The Bush Administration is planning to introduce a centralised internet monitoring system that would potentially allow federal employees to intercept the private electronic data of businesses and citizens across the world.
The initiative is one element of the US government’s efforts to increase national security in the wake of the September 11 terrorist attacks.
Although such a system would be technically challenging to execute, it could be done, according to Cormac Callanan, chairman of the Irish Internet Service Providers’ Association of Ireland (ISPAI).
“If you look at the internet, it’s a lot less distributed that it used to be. You might not be able to monitor 100pc of the world wide web but you could certainly reach a very high percentage,” he says.
There are, he adds, known to be at least 25 technology companies around the world specialising in the data interception area and which are selling hardware and software systems to governments around the world.
Moreover, such a system would not be unprecedented. The FBI (Federal Bureau of Investigation) already has an internet wiretap system in place called Echelon which, though smaller in scale than the proposed system, fulfils the same function: interception of internet traffic. Echelon was set up as a replacement for a similar system, Carnivore, which was dismantled in response to internet privacy concerns, but is believed to have much the same abilities to intercept data.
Earlier this year, the European Union wrote a paper that analysed the Echelon system and concluded that it would be very possible to create a system that monitored all internet activity from a central point.
Callanan believes that the existence of such systems should be of concern to ordinary people but also to businesses which often send commercially sensitive information unencrypted across the internet. “Very few people use encryption technology even though it’s been available for years,” he observes.
He thinks that if the Irish Government were to introduce an internet monitoring system there would be an outcry but in the US the levels of concern are much lower and data privacy does not rate as a major issue for most people. “There’s no data protection in the US; they don’t have the concept. Once you log on to an internet service provider (ISP) you’ve no rights,” says Callanan.

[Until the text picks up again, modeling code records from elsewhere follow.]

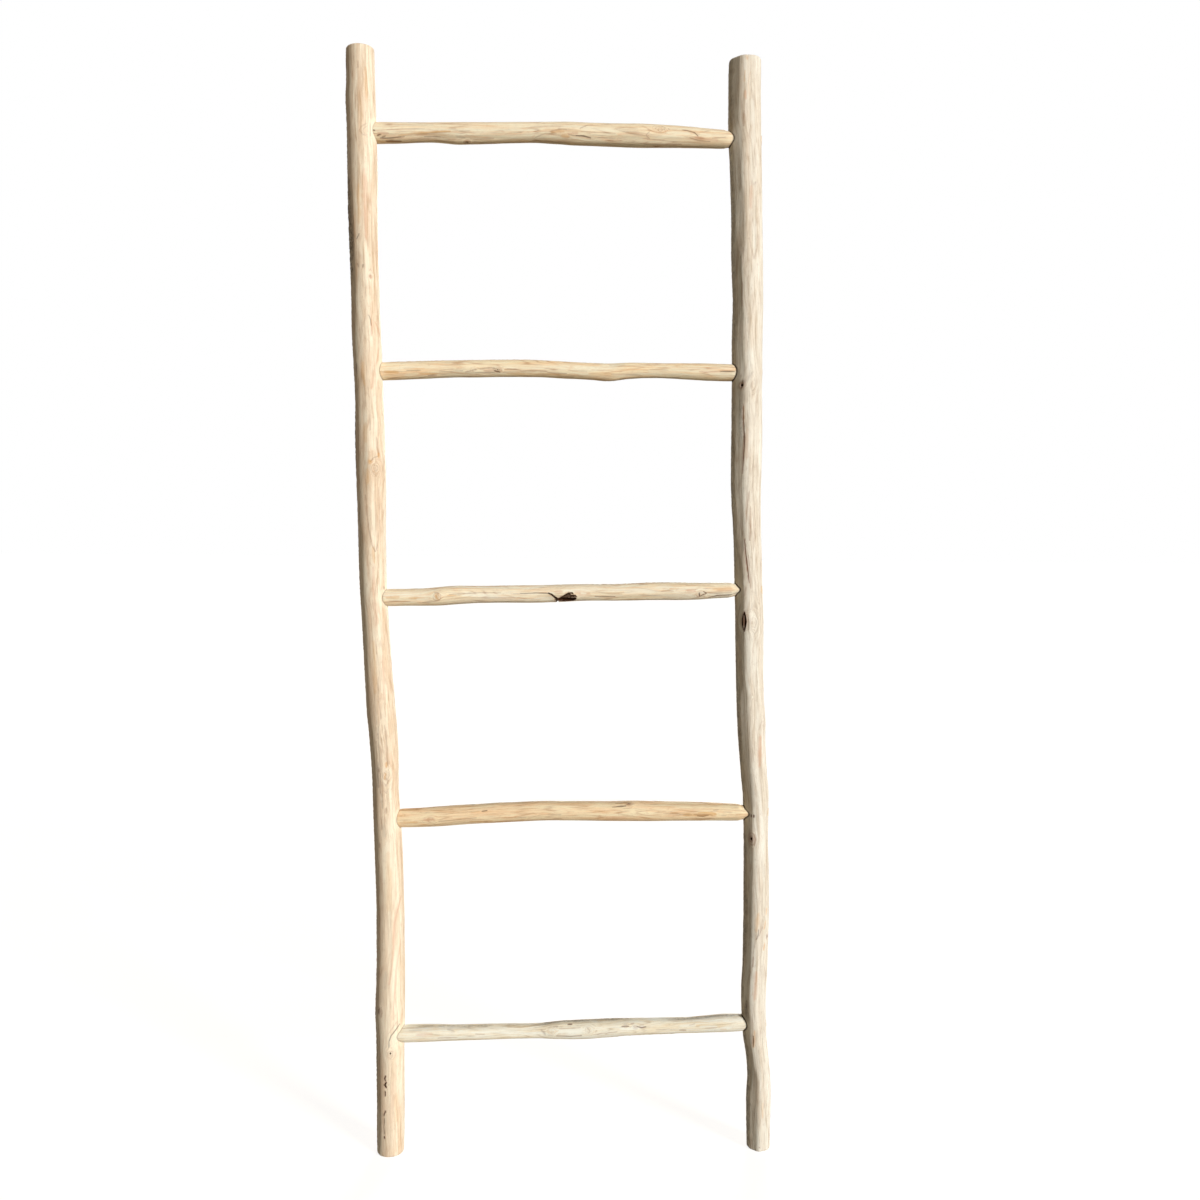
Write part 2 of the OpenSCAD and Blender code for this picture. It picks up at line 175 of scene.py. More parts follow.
# Knots: place, angle, radius, length over width, rise, heart from 0 pale to 1 dark, radius of a hole
KNOTS = {
    "left_rail": [
        (1202, 301, 2.6, 1.3, 0.3, 0.35, 0), (1085, 232, 4, 1.5, 0.3, 0.2, 0),
        (951, 295, 6, 1.3, 0.7, 0.08, 0), (791, 330, 2, 1.5, 0.3, 0.6, 0),
        (538, 284, 7, 1.4, 0.8, 0.12, 0), (544, 254, 3, 1.2, 0.3, 0.4, 0),
        (207, 230, 4, 1.5, 0.6, 0.5, 0), (149, 278, 6, 1.2, 0.5, 0.12, 1),
        (735, 95, 7, 1.4, 0.9, 0.45, 1.2), (1140, 130, 7, 1.3, 0.7, 0.35, 0),
        (350, 60, 5, 1.4, 0.5, 0.3, 0), (1432, 120, 4, 1.5, 0.4, 0.5, 0.8),
    ],
    "right_rail": [
        (1068, 238, 5, 1.3, 0.6, 0.6, 1.6), (1070, 282, 6, 1.7, 0.3, 0.04, 0),
        (750, 240, 7, 1.6, 0.8, 0.4, 0), (748, 279, 9, 1.6, 0.4, 0.02, 0),
        (646, 268, 2.2, 1.2, 0.5, 0, 0), (609, 322, 5, 1.2, 0.9, 0.12, 0),
        (449, 240, 6, 1.5, 0.7, 0.55, 1.4), (310, 321, 2.5, 1.5, 0.4, 0.6, 0),
        (840, 80, 8, 1.4, 1, 0.4, 1.2), (1260, 110, 7, 1.4, 0.7, 0.35, 0),
        (255, 10, 5, 1.4, 0.5, 0.3, 0), (95, 120, 5, 1.3, 0.4, 0.45, 0),
    ],
    "rung_5": [
        (-136, 250, 3.5, 1.3, 0.7, 0.7, 0.6), (119, 160, 5, 1.5, 0.3, 0.08, 0),
        (-20, 30, 5, 1.4, 0.5, 0.4, 0.8),
    ],
    "rung_4": [
        (-94, 197, 4, 1.5, 0.5, 0.35, 0.5), (-127, 200, 3, 1.4, 0.6, 0.1, 0),
        (150, 20, 4, 1.4, 0.4, 0.35, 0),
    ],
    "rung_3": [
        (-174, 178, 5, 1.2, 0.8, 0.15, 0), (183, 197, 5, 1.6, 0.5, 0.2, 0),
        (90, 40, 5, 1.4, 0.5, 0.4, 0.7),
    ],
    "rung_2": [
        (-182, 184, 5, 1.2, 0.3, 0.1, 0), (89, 124, 4, 1.4, 0.6, 0.5, 0.5),
        (-40, 350, 5, 1.4, 0.4, 0.35, 0.7),
    ],
    "rung_1": [
        (-15, 165, 5, 1.2, 0.6, 0.1, 0), (37, 165, 5, 1.2, 0.4, 0.1, 0), (88, 146, 3, 1.3, 0.4, 0.3, 0),
        (102, 160, 3, 1.3, 0.4, 0.3, 0), (-150, 20, 4, 1.4, 0.4, 0.35, 0.6),
    ],
}

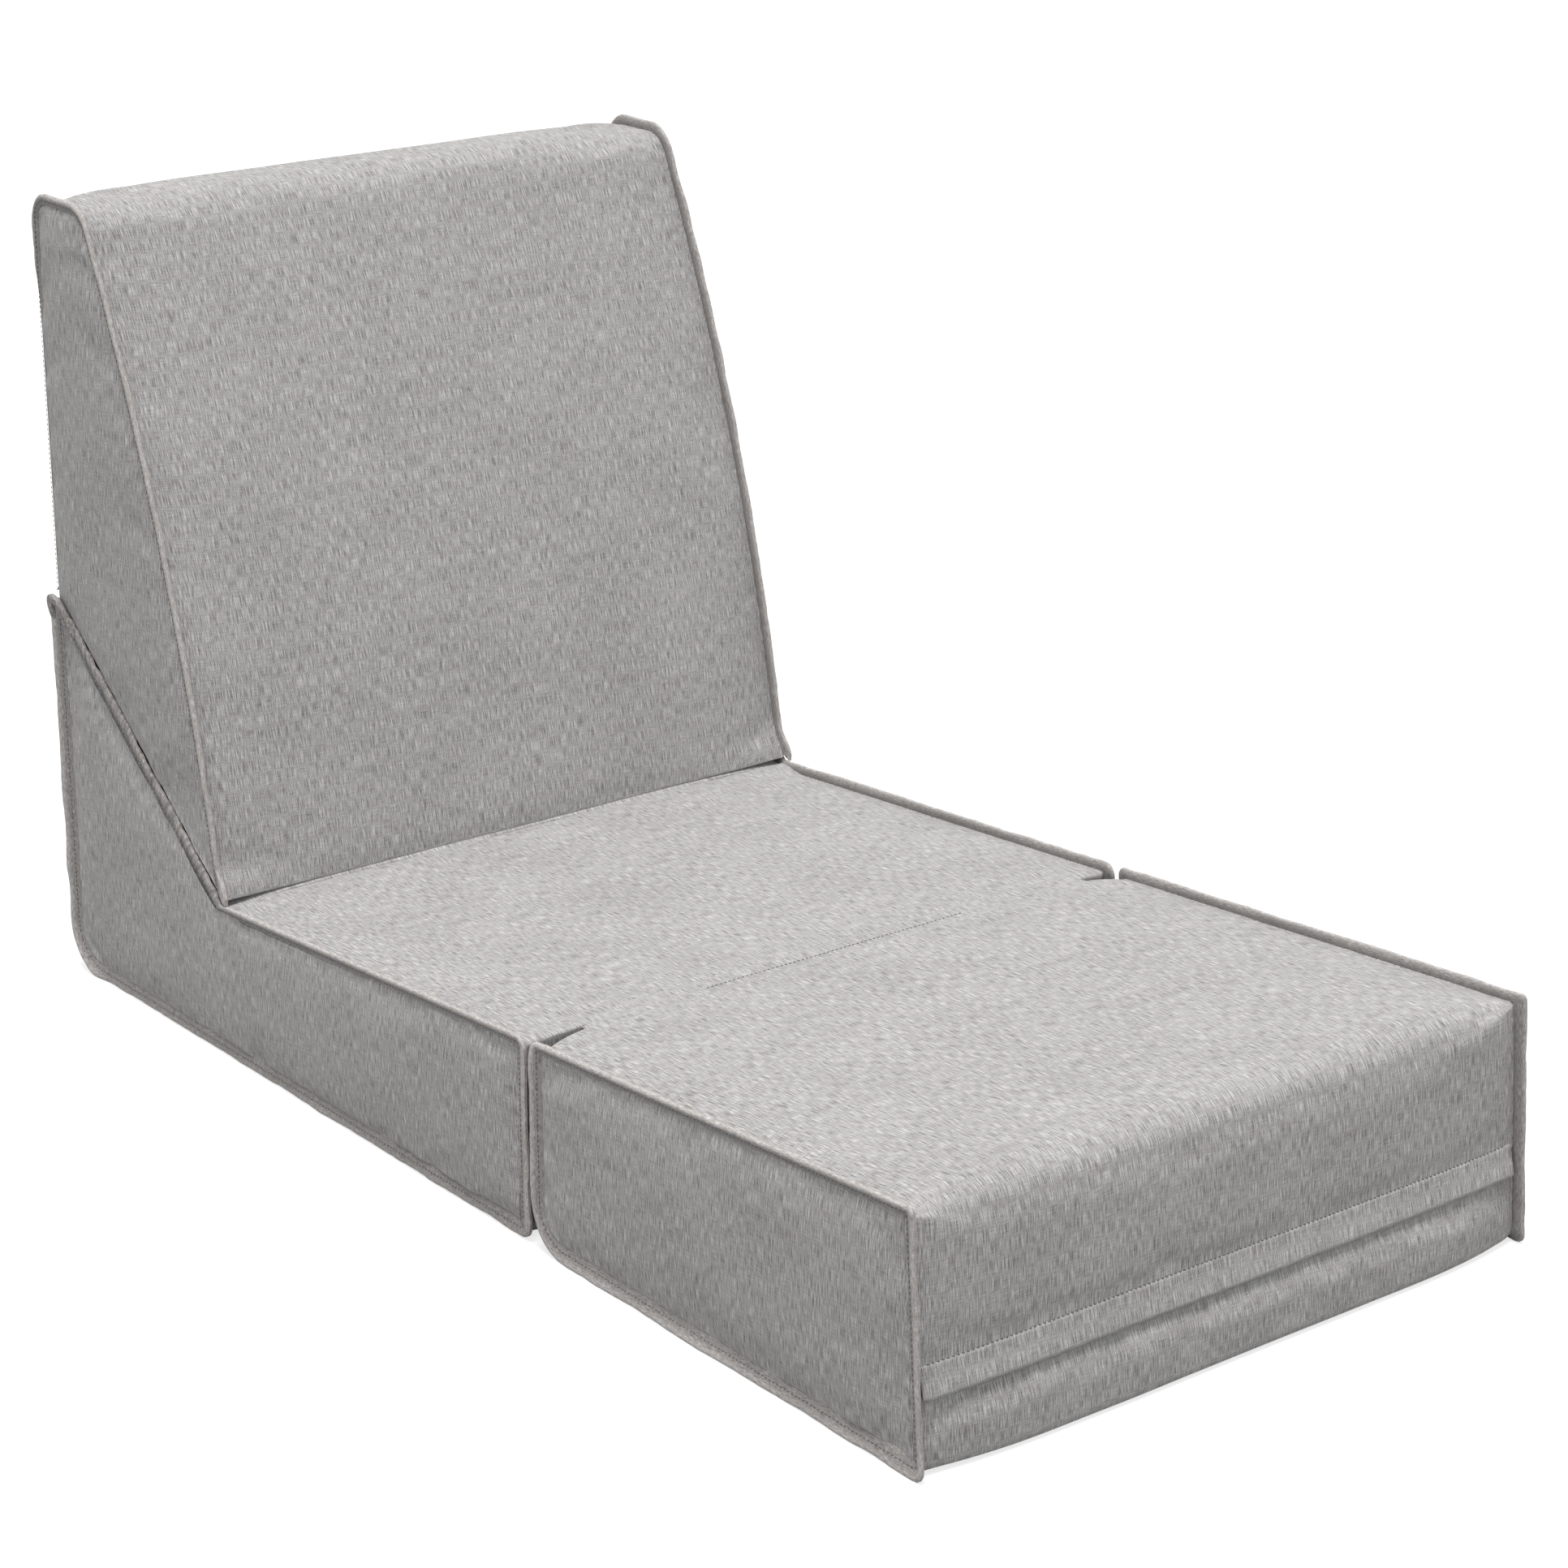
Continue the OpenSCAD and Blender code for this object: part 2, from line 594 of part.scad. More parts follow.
// Welt round the front, top and rear only: the block lies on its slope with a plain edge
module backrest_welt_right() {
    n = len(back_edge);
    a = place_of(back_k, back_s, 1) + back_k[1];
    b = n + back_k[0];
    rim = outline(back_pts, [for (e = back_pts) 0], back_flat_r, back_k, back_s);
    foot = outline(back_pts, [for (e = back_pts) seam_h], back_foot_r, back_k, back_s);
    color(welt_colour) across(cover_x + fit, half_w)
        polygon(concat([for (i = [a : b]) yz(rim)[i % n]], [for (i = [b : -1 : a]) yz(foot)[i % n]]));
}
module backrest_welt_left() {
    mirror([1, 0, 0]) backrest_welt_right();
}
module backrest_zip_flap() {
    color(cover_colour) zip_flap(back_zip, [0, -1], [1, 0]);
}
module backrest_zip_tapes() {
    color(tape_colour) zip_tapes(back_zip, [0, -1], [1, 0]);
}
module backrest_zip_teeth() {
    color(tape_colour) zip_teeth(back_zip, [0, -1], [1, 0]);
}
module backrest_zip_stops() {
    color(tape_colour) zip_stops(back_zip, [0, -1], [1, 0]);
}
module backrest_zip_slider() {
    color(brass_colour) zip_slider(back_zip, [0, -1], [1, 0]);
}

// Bead of stitched fabric along the fold
module fold_hinge_seam() {
    l = chair_w * bead_share;
    color(welt_colour) translate([-l / 2, fold_y + fold_axis[0], fold_axis[1]])
        rotate([0, 90, 0]) cylinder(h = l, r = bead_r, $fn = 32);
}

// Bead on the rear hinge line, with the strip that sews it to the base's rear
module rear_hinge_seam() {
    l = chair_w * rear_bead_share;
    y = base_depth - rear_in + fit;
    low = rear_axis[1] - hinge_tape_h;
    color(welt_colour) union() {
        translate([-l / 2, fold_y + rear_axis[0], rear_axis[1]])
            rotate([0, 90, 0]) cylinder(h = l, r = bead_r, $fn = 32);
        across(-l / 2, l / 2) polygon([
            [y, low], [y + hinge_tape_t, low], [y + hinge_tape_t, rear_axis[1]],
            [rear_axis[0], rear_axis[1]], [y, rear_axis[1] - bead_r]
        ]);
    }
}

// Strip that sews the backrest's rear to the hinge line
module backrest_hinge_tape() {
    l = chair_w * rear_bead_share;
    y = back_rear_y - rear_in + fit;
    z = rear_axis[1];
    // Just short of the base's strip, which it lies against when the backrest is flipped over
    reach = 2 * rear_axis[0] - (base_depth - rear_in + fit + hinge_tape_t + rest_gap);
    color(welt_colour) across(-l / 2, l / 2) polygon([
        [y, z], [reach, z],
        [reach, z + hinge_tape_t / 2],
        [y + hinge_tape_t, z + hinge_tape_t * 2],
        [y + hinge_tape_t, z + hinge_tape_h], [y, z + hinge_tape_h]
    ]);
}

seat_foam();
seat_top_cover();
wedge_cover();
seat_bottom_cover();
seat_side_left();
seat_side_right();
seat_welt_left();
seat_welt_right();
seat_zip_flap();
seat_zip_tapes();
seat_zip_teeth();
seat_zip_stops();
seat_zip_slider();
footrest_foam();
footrest_top_cover();
footrest_bottom_cover();
footrest_side_left();
footrest_side_right();
footrest_welt_left();
footrest_welt_right();
footrest_zip_flap();
footrest_zip_tapes();
footrest_zip_teeth();
footrest_zip_stops();
footrest_zip_slider();
backrest_foam();
backrest_front_cover();
backrest_lower_cover();
backrest_side_left();
backrest_side_right();
backrest_welt_left();
backrest_welt_right();
backrest_zip_flap();
backrest_zip_tapes();
backrest_zip_teeth();
backrest_zip_stops();
backrest_zip_slider();
fold_hinge_seam();
rear_hinge_seam();
backrest_hinge_tape();
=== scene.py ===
import json
import math

import bpy
import numpy as np
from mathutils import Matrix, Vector, noise


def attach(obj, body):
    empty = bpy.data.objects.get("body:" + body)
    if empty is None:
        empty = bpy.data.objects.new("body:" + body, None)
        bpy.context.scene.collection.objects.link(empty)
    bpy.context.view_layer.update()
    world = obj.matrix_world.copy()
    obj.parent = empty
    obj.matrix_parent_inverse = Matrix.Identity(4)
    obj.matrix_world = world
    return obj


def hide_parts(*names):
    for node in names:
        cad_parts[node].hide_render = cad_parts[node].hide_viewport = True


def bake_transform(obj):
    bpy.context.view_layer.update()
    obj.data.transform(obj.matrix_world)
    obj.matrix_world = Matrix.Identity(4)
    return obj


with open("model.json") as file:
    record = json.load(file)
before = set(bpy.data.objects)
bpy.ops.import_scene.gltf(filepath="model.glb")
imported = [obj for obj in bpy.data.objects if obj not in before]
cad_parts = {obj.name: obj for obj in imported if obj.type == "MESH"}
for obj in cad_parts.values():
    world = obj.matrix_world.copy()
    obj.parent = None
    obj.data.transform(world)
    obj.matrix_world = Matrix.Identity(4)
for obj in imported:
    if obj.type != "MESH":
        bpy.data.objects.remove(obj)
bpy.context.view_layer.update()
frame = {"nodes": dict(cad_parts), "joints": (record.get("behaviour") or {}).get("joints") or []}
nodes = frame["nodes"]
foldY = [j for j in frame["joints"] if j["name"] == "footrest_fold"][0]["pos_m"][1] * 1000
mm = 0.001

# all lengths in mm, in the side view: y from the fold line to the rear, z up
chair = {
    "halfWidth": 330, "foldHeight": 188, "seatRise": 4, "seatDepth": 497, "baseDepth": 794,
    "hingeHeight": 390, "foldGap": 6, "footrestMore": 2, "backTopDepth": 95, "backSetback": 7,
    "backBow": 23, "weltThickness": 5, "hingeIn": 3, "axisLift": 0.25,
    "topSwell": 2, "floorGap": 1.2, "restGap": 0.3,
}
zipper = {
    "flapHeight": 27, "slotHeight": 16, "slotDepth": 3, "swell": 34, "crown": 0.86,
    "baseZ": 115, "footZ": 89, "backZ": 95,         # the flaps' top edges, the backrest's from the hinge line up
}


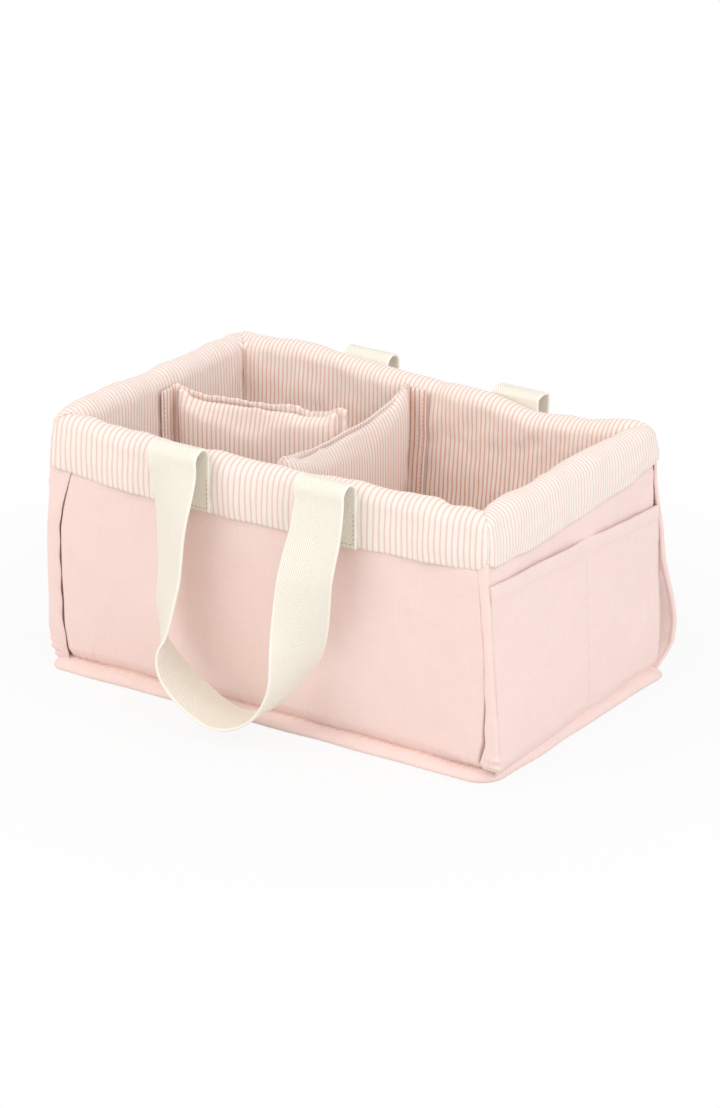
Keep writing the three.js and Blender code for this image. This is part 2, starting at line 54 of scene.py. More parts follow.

However, since details of the new system have come to light, some US ISPs have expressed concerns about its data privacy implications as well as their own corporate liability were one their customers found to be engaged in illegal activity.
The proposed web monitoring system is being researched for an upcoming report by President Bush’s Critical Infrastructure Protection Board. The proposal would be subject to regulatory and Congressional approval.